In one group, 39 children were assigned to an active intervention, consisting of using Smartinhaler adherence monitoring, with medication reminders and feedback regarding their inhaled corticosteroid (ICS) use. In the other, 38 children were assigned to usual care with adherence monitoring alone. The trial’s primary endpoint was the Asthma Control Questionnaire (ACQ) score at 12 months. Secondary outcomes included adherence and markers of asthma morbidity.
Results revealed that adherence to prescribed medication averaged 70 percent in the intervention group of children, compared to 49 percent in the control group. And, over the 12 months, almost 50 percent of the intervention children maintained average adherence rates of more than 80 percent.
Improvement in medication adherence was associated with significant reductions in asthma exacerbations — an asthma attack marked by coughing, wheezing and trouble breathing.
“This study provides good evidence that adherence monitoring with feedback can significantly improve clinical outcomes when used in the management of children with poorly controlled asthma,” said Dr. Robert Morton, the study’s lead investigator, in a press release. “The benefits of the intervention were sustained over a prolonged period of time, and we have shown that this approach can be effectively administered in a clinically practical way. We would recommend this approach to be integrated into the standard care of children with poorly controlled asthma.”
There was no significant differences in the change in ACQ scores between the two groups, results showed.
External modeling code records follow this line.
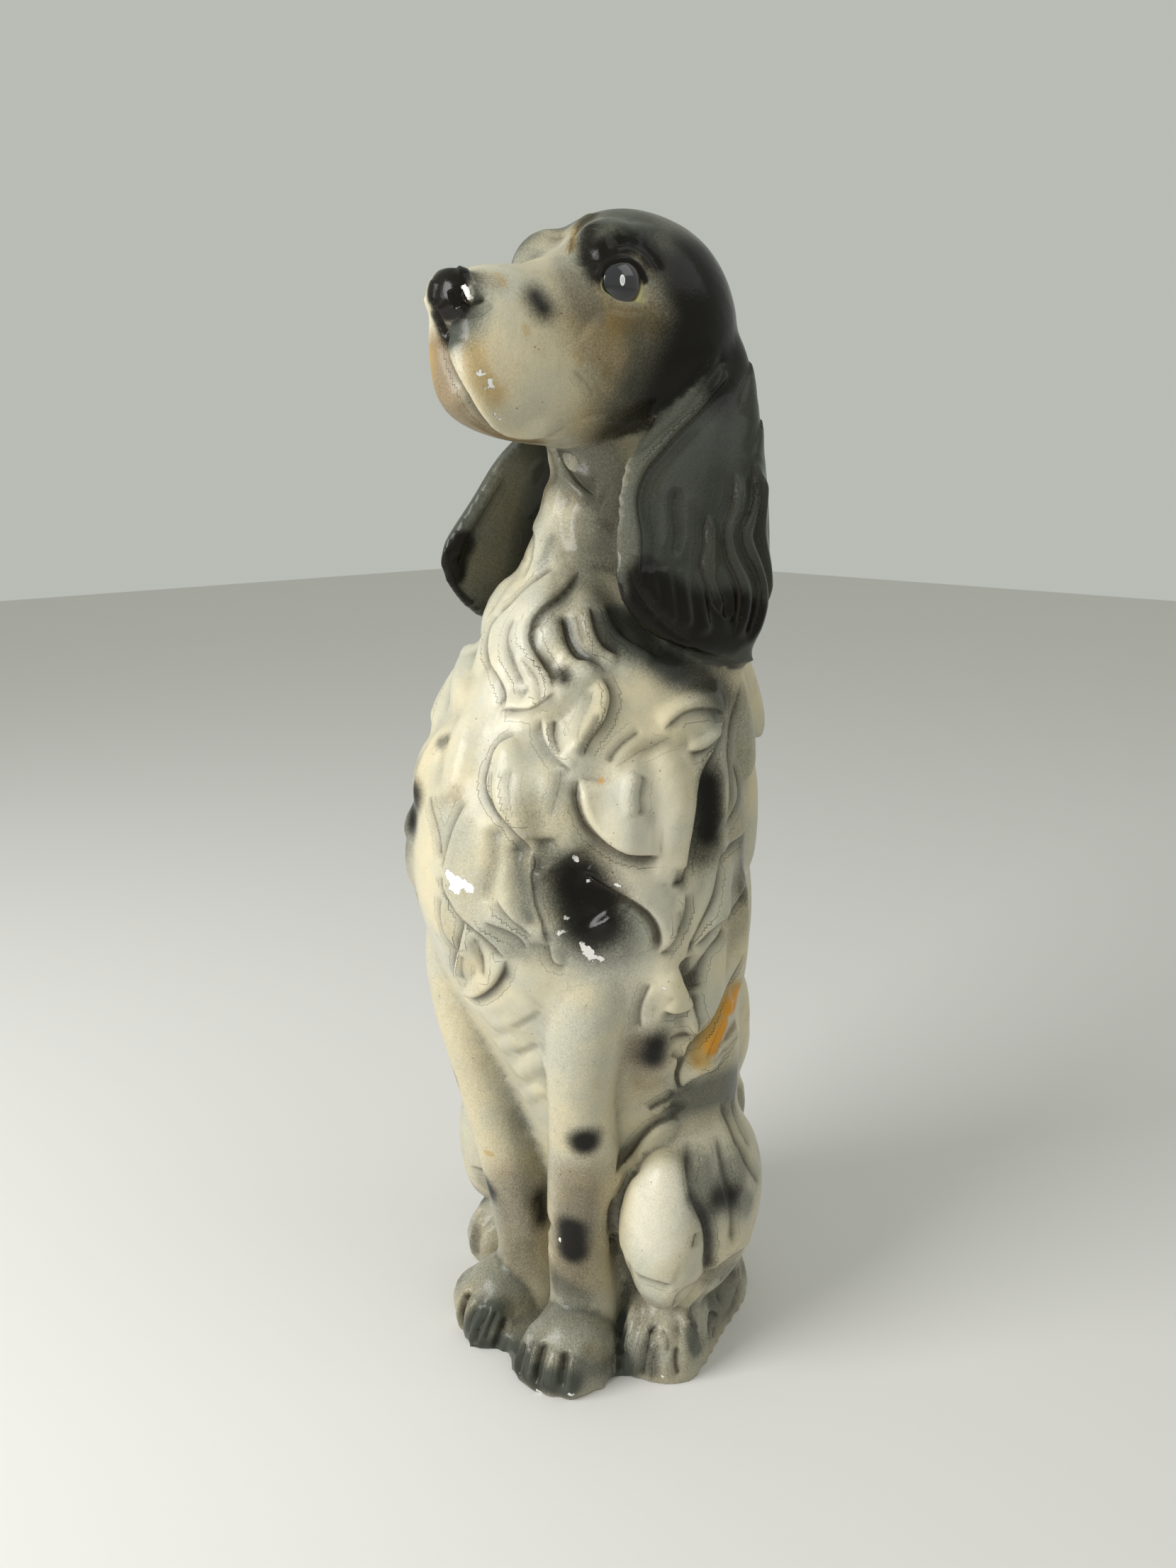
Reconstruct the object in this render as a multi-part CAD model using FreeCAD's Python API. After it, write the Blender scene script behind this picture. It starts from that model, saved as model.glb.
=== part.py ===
import FreeCAD, Part
import math
import os

# Seated spaniel figure, a hollow plaster casting luted together from cast sections.
# Millimetres, +Z up. The dog looks along -Y, its left side is +X, and the origin is on the
# table under the middle of the figure's outline.
Vector = FreeCAD.Vector

# Plaster and base
wall = 6.5
base_length = 126.0
base_width = 118.0
base_thickness = 8.0
base_centre_y = 16.0
base_edge_slope = 2.0
pour_hole_width = 46.0
pour_hole_length = 54.0

# Torso, from the base up to the stub of the neck inside the head
torso_height = 346.0
torso_width = 120.0
torso_depth = 128.0
torso_seam_y = 14.0

# Locks of fur that stand out of the torso
lock_width = 15.0
lock_thickness = 10.0
lock_sink = 1.2

# Head
head_length = 107.0
head_width = 76.0
head_height = 78.0
head_centre_y = -2.5
head_above_base = 374.0
head_wall = 9.0
brow_length = 34.0
brow_width = 25.0
brow_height = 32.0
nose_width = 21.0
nose_height = 17.0
nose_depth = 11.0
eye_width = 15.0
eye_height = 14.5
eye_depth = 10.0
eye_turn = -22.0

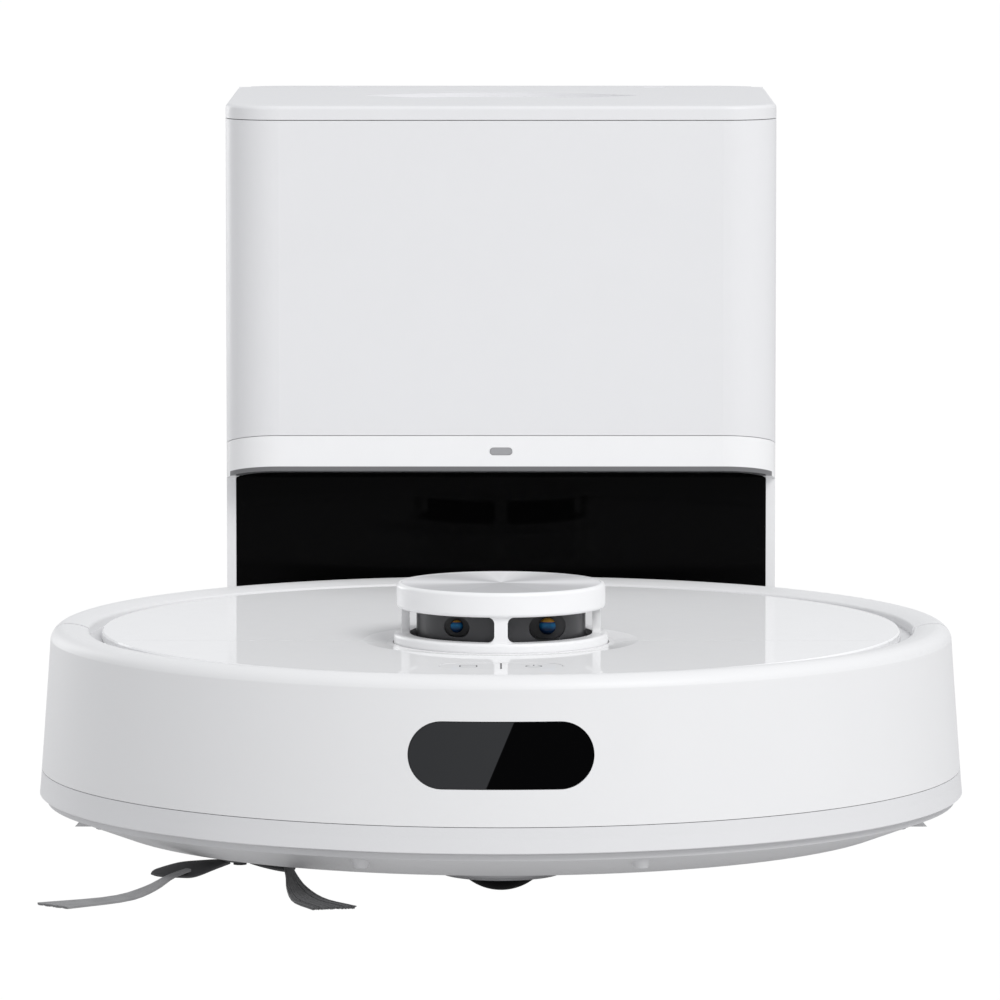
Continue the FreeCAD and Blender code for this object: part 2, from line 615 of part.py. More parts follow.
def make_turret_base():
    top = DECK_Z - DECK_T
    floor_z = 64.0
    tub = cyl(TUB_R + 2, floor_z, top, 0, TURRET_Y)
    tub = tub.cut(cyl(TUB_R, floor_z + 2, top + 1, 0, TURRET_Y))
    post = cyl(POST_R, floor_z + 1, ROTOR_Z0 + 3.5, 0, TURRET_Y)
    thrust = cyl(POST_R + 3, floor_z + 1, ROTOR_Z0 - 10 - 0.2, 0, TURRET_Y)
    motor = cyl(7.0, floor_z - 12, floor_z + 1, PULLEY_X, TURRET_Y)
    tub = tub.fuse([post, thrust, motor])
    tub = tub.cut(cyl(1.0 + RUN, floor_z - 8, BIG, PULLEY_X, TURRET_Y))
    parts["turret_base"] = tub.removeSplitter()
    pulley = cyl(PULLEY_R, floor_z + 3, floor_z + 11, PULLEY_X, TURRET_Y)
    shaft = cyl(1.0, floor_z - 7.8, floor_z + 4, PULLEY_X, TURRET_Y)
    parts["lidar_pulley"] = pulley.fuse(shaft).removeSplitter()
    hub = (0, TURRET_Y)
    drive = (PULLEY_X, TURRET_Y)
    gap = RUN
    outer = loop_z(hub, HUB_R + gap + BELT_T, drive, PULLEY_R + gap + BELT_T, floor_z + 6, floor_z + 9)
    inner = loop_z(hub, HUB_R + gap, drive, PULLEY_R + gap, floor_z + 5, floor_z + 10)
    parts["lidar_belt"] = outer.cut(inner)


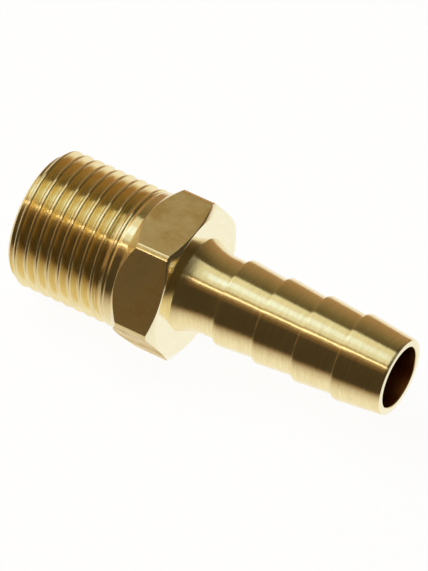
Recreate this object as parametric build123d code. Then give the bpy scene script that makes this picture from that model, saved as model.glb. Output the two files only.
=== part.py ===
from build123d import *

import os
from math import sqrt

# A straight hose barb tail in brass, machined from one length of hexagonal bar.
# It has a male pipe thread at one end, a spanner hexagon, and a barbed tail for the hose at the
# other end, with one straight bore right through.
# The axis is X. The origin is the centre of the threaded end's face, and the tail points to +X. Two
# flats of the hexagon face up and down, and the part lies on the lower one. Sizes are in mm.

# Lengths of the three sections along the axis
THREAD_LENGTH = 18.1
HEX_LENGTH = 7.8
TAIL_LENGTH = 33.5

# Spanner hexagon, with its corners turned down and its ends chamfered
ACROSS_FLATS = 22.0
CORNER_DIAMETER = 24.9
HEX_FACE_DIAMETER = 21.7
THREAD_SIDE_CHAMFER = 1.85
TAIL_SIDE_CHAMFER = 0.85

# Bore
BORE_DIAMETER = 9.3

# Male pipe thread, half inch, 14 turns to the inch, parallel and right-handed
THREAD_DIAMETER = 20.955
THREAD_PITCH = 25.4 / 14
THREAD_DEPTH = 1.162
CREST_WIDTH = 0.42
ROOT_WIDTH = 0.30
LEAD_CHAMFER = 1.3
RUNOUT_LENGTH = 3.2
PLAIN_BAND_LENGTH = 1.3

# Neck, which flares in a hollow curve into the hexagon's end face
NECK_DIAMETER = 12.0
FLARE_DIAMETER = 14.4
FLARE_LENGTH = 4.5

# Barbs, which rise from the tip and drop in a short shoulder on the hexagon's side
BARB_COUNT = 4
BARB_PITCH = 6.45
FIRST_BARB = 7.5
BARB_DIAMETER = 13.2
BARB_ROOT_DIAMETER = 12.1
BARB_LAND = 0.4
BARB_SHOULDER = 0.2
TIP_DIAMETER = 11.7
TIP_CHAMFER = 0.4
TIP_CHAMFER_DEPTH = 0.15

# The groove's cutter stands this far clear of the metal, so that it cuts right through
CUTTER_MARGIN = 0.3

TAIL_START = THREAD_LENGTH + HEX_LENGTH
OVERALL_LENGTH = TAIL_START + TAIL_LENGTH


def turned(outline):
    """The solid that a closed (x, radius) outline sweeps when it is turned about the axis."""
    return revolve(Face(Wire.make_polygon([(x, r, 0) for x, r in outline], close=True)), Axis.X)


def shank():
    """The threaded end before its thread is cut, with the lead chamfer at its face."""
    radius = THREAD_DIAMETER / 2
    return turned([
        (0, 0),
        (0, radius - LEAD_CHAMFER),
        (LEAD_CHAMFER, radius),
        (TAIL_START, radius),
        (TAIL_START, 0),
    ])


def thread_groove():
    """The helical groove of the thread, which rises out of the metal over the run-out."""
    radius = THREAD_DIAMETER / 2
    slope = (THREAD_PITCH - CREST_WIDTH - ROOT_WIDTH) / 2 / THREAD_DEPTH
    half_root = ROOT_WIDTH / 2
    half_mouth = half_root + slope * (THREAD_DEPTH + CUTTER_MARGIN)
    root_end = THREAD_LENGTH - PLAIN_BAND_LENGTH - RUNOUT_LENGTH
    start = -THREAD_PITCH
    path = Edge.make_helix(
        THREAD_PITCH, THREAD_LENGTH - start, radius, center=(start, 0, 0), normal=(1, 0, 0)
    )
    # The helix starts in the plane Z = 0, so its section is drawn there
    section = Face(Wire.make_polygon([
        (start - half_root, radius - THREAD_DEPTH, 0),
        (start + half_root, radius - THREAD_DEPTH, 0),
        (start + half_mouth, radius + CUTTER_MARGIN, 0),
        (start - half_mouth, radius + CUTTER_MARGIN, 0),
    ], close=True))
    groove = sweep(section, path=path, is_frenet=True)
    rise = THREAD_DEPTH / RUNOUT_LENGTH
    ahead = CUTTER_MARGIN / rise
    top = radius + 2 * CUTTER_MARGIN
    runout = turned([
        (root_end - ahead, 0),
        (root_end - ahead, radius - THREAD_DEPTH - CUTTER_MARGIN),
        (root_end + (top - radius + THREAD_DEPTH) / rise, top),
        (THREAD_LENGTH + 3 * THREAD_PITCH, top),
        (THREAD_LENGTH + 3 * THREAD_PITCH, 0),
    ])
    return groove - runout


def hexagon():
    """The spanner hexagon, cut from the bar and turned to its corner diameter and end chamfers."""
    bar = Plane.YZ.offset(THREAD_LENGTH) * extrude(
        RegularPolygon(ACROSS_FLATS / 2, 6, major_radius=False), HEX_LENGTH
    )
    face, corner = HEX_FACE_DIAMETER / 2, CORNER_DIAMETER / 2
    envelope = turned([
        (THREAD_LENGTH, 0),
        (THREAD_LENGTH, face),
        (THREAD_LENGTH + THREAD_SIDE_CHAMFER, corner),
        (TAIL_START - TAIL_SIDE_CHAMFER, corner),
        (TAIL_START, face),
        (TAIL_START, 0),
    ])
    return bar & envelope


def barb_outline():
    """The (x, radius) points of the barbs, from the neck out to the tip."""
    root, crest, tip = BARB_ROOT_DIAMETER / 2, BARB_DIAMETER / 2, TIP_DIAMETER / 2
    points = []
    for i in reversed(range(BARB_COUNT)):
        back = OVERALL_LENGTH - FIRST_BARB - i * BARB_PITCH
        foot = NECK_DIAMETER / 2 if i == BARB_COUNT - 1 else root
        points += [(back - BARB_SHOULDER, foot), (back, crest), (back + BARB_LAND, crest)]
    points += [
        (OVERALL_LENGTH - TIP_CHAMFER, tip),
        (OVERALL_LENGTH, tip - TIP_CHAMFER_DEPTH),
    ]
    return points


def tail():
    """The neck with its flare, and the barbs."""
    neck, flare = NECK_DIAMETER / 2, FLARE_DIAMETER / 2
    rise = flare - neck
    arc_radius = (FLARE_LENGTH**2 + rise**2) / (2 * rise)
    middle = FLARE_LENGTH / 2
    flare_end = TAIL_START + FLARE_LENGTH
    hollow = ThreePointArc(
        (TAIL_START, flare),
        (flare_end - middle, neck + arc_radius - sqrt(arc_radius**2 - middle**2)),
        (flare_end, neck),
    )
    barbs = Polyline(*[(flare_end, neck), *barb_outline(), (OVERALL_LENGTH, 0)])
    closing = Polyline((OVERALL_LENGTH, 0), (THREAD_LENGTH, 0), (THREAD_LENGTH, flare), (TAIL_START, flare))
    return revolve(make_face(Curve() + [hollow, barbs, closing]), Axis.X)


def hose_tail():
    """The whole fitting, with its bore drilled through from face to face."""
    body = shank() - thread_groove() + hexagon() + tail()
    return body - Plane.YZ * extrude(Circle(BORE_DIAMETER / 2), OVERALL_LENGTH)


os.makedirs("parts", exist_ok=True)
export_step(hose_tail(), "parts/hose_tail.step")
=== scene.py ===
import math

import bmesh
import bpy
import numpy as np
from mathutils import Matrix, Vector


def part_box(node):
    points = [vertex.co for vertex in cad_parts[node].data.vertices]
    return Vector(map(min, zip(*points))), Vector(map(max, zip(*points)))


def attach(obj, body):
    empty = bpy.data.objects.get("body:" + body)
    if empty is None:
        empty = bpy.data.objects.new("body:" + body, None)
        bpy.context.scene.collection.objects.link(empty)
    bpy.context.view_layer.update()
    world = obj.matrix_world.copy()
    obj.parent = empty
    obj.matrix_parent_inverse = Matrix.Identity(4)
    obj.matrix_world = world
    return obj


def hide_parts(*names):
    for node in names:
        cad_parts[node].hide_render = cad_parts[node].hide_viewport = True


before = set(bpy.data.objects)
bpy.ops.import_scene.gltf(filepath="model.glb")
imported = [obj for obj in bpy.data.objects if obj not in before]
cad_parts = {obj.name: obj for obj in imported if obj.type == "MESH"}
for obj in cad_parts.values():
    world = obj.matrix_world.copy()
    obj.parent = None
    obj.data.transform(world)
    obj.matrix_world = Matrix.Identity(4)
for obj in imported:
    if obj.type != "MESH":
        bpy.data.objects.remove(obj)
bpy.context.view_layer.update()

# A brass hose tail, machined from hexagonal bar, lying on one flat of its hexagon. Its whole
# surface, outside and in the bore, is one closed skin. Lengths are in millimetres up to the mesh,
# and lamps, floor and camera are in metres.
MM = 0.001
low, high = (Vector(corner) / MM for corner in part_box("hose_tail"))
OVERALL_LENGTH = high.x - low.x
ACROSS_FLATS = high.z - low.z
CORNER_RADIUS = (high.y - low.y) / 2

# The three sections along the axis
THREAD_LENGTH = 18.1
HEX_LENGTH = 7.8
TAIL_START = THREAD_LENGTH + HEX_LENGTH

# Hexagon: the radius where its chamfers meet its end faces, and the chamfers' lengths at the
# corners. CORNER_BREAK is how softly a flat goes over into a turned-down corner. The other breaks
# are roundings, by how far they reach from the edge, from the thread's side to the tail's.
HEX_FACE_RADIUS = 10.85
THREAD_SIDE_CHAMFER = 1.85
TAIL_SIDE_CHAMFER = 0.85
CORNER_BREAK = 0.02
THREAD_SIDE_FACE_BREAK = 0.07
THREAD_SIDE_FLAT_BREAK = 0.04
TAIL_SIDE_FLAT_BREAK = 0.03
TAIL_SIDE_FACE_BREAK = 0.06

# Pipe thread, half inch, 14 turns to the inch
PITCH = 25.4 / 14
CREST_RADIUS = 20.955 / 2
THREAD_DEPTH = 1.162
CREST_WIDTH = 0.42
ROOT_WIDTH = 0.30
CREST_ROUNDING = 0.2
ROOT_ROUNDING = 0.145
LEAD_CHAMFER = 1.3
RUNOUT_LENGTH = 3.2
PLAIN_BAND_LENGTH = 1.3

# Neck, barbs and tip, with the roundings along a barb (at the shoulder's foot, at its top, and
# where the land goes over into the slow rise) and those of the tip's chamfer
NECK_RADIUS = 6.0
FLARE_RADIUS = 7.2
FLARE_LENGTH = 4.5
BARB_COUNT = 4
BARB_PITCH = 6.45
FIRST_BARB = 7.5
BARB_RADIUS = 6.6
BARB_ROOT_RADIUS = 6.05
BARB_LAND = 0.4
BARB_SHOULDER = 0.2
FOOT_ROUNDING = 0.05
SHOULDER_ROUNDING = 0.035
LAND_ROUNDING = 0.15
TIP_RADIUS = 5.85
TIP_CHAMFER = 0.4
TIP_CHAMFER_DEPTH = 0.15
TIP_SIDE_BREAK = 0.06
TIP_FACE_BREAK = 0.05

# Bore, with a small chamfer at each mouth, and the rounding of the chamfer's edges
BORE_RADIUS = 4.65
BORE_EDGE = 0.12
BORE_BREAK = 0.03

# How fine the skin is: its columns near each corner of the hexagon, in degrees from it, and the
# spaces from there to the next corner's; the longest step along the thread's outline and along the
# other; the steps of a rounding and of the flare; how close points have to lie to be welded; and
# the angle above which an edge shows as sharp
CORNER_COLUMNS = (0, 0.9, 1.5, 1.85, 2.07, 2.3, 2.65, 3.2)
COLUMNS_BETWEEN = 16
THREAD_STEP = 0.12
OUTLINE_STEP = 1.6
ROUNDING_STEPS = 3
FLARE_STEPS = 9
WELD = 0.001
SHARP_EDGE = math.radians(40)

# Finishes of the skin, in the order of its material slots
TURNED, DRAWN, DRILLED, FACED = range(4)

# The angle from one corner of the hexagon to the next, and half the angle that a turned-down
# corner takes up
SECTOR = math.radians(60)
HALF_CORNER = SECTOR / 2 - math.acos(ACROSS_FLATS / 2 / CORNER_RADIUS)


def column_angles():
    """Angles of the skin's columns about the axis, from +Y towards +Z, once round with both ends.

    The hexagon's corners lie at whole multiples of 60 degrees. Near each corner the columns stand
    close, at CORNER_COLUMNS degrees on either side, and between them they are evenly spaced.
    """
    near = np.array(CORNER_COLUMNS, float)
    between = np.linspace(near[-1], 60 - near[-1], COLUMNS_BETWEEN + 1)[1:-1]
    sector = np.concatenate([near, between, 60 - near[:0:-1]])
    return np.radians(np.append((sector + 60 * np.arange(6)[:, None]).ravel(), 360))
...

But children in the intervention group required notably fewer courses of oral steroids (courses were 53% more common in control group), had fewer hospital admissions (hospitalization rates were five times higher in the control group), and they had fewer days off from school and emergency department visits than control group children.
“The impact of adherence monitoring on the health of patients is clear and we continue to work with our partners to make it accessible to all those who would benefit,” Garth Sutherland, CEO of Adherium, concluded.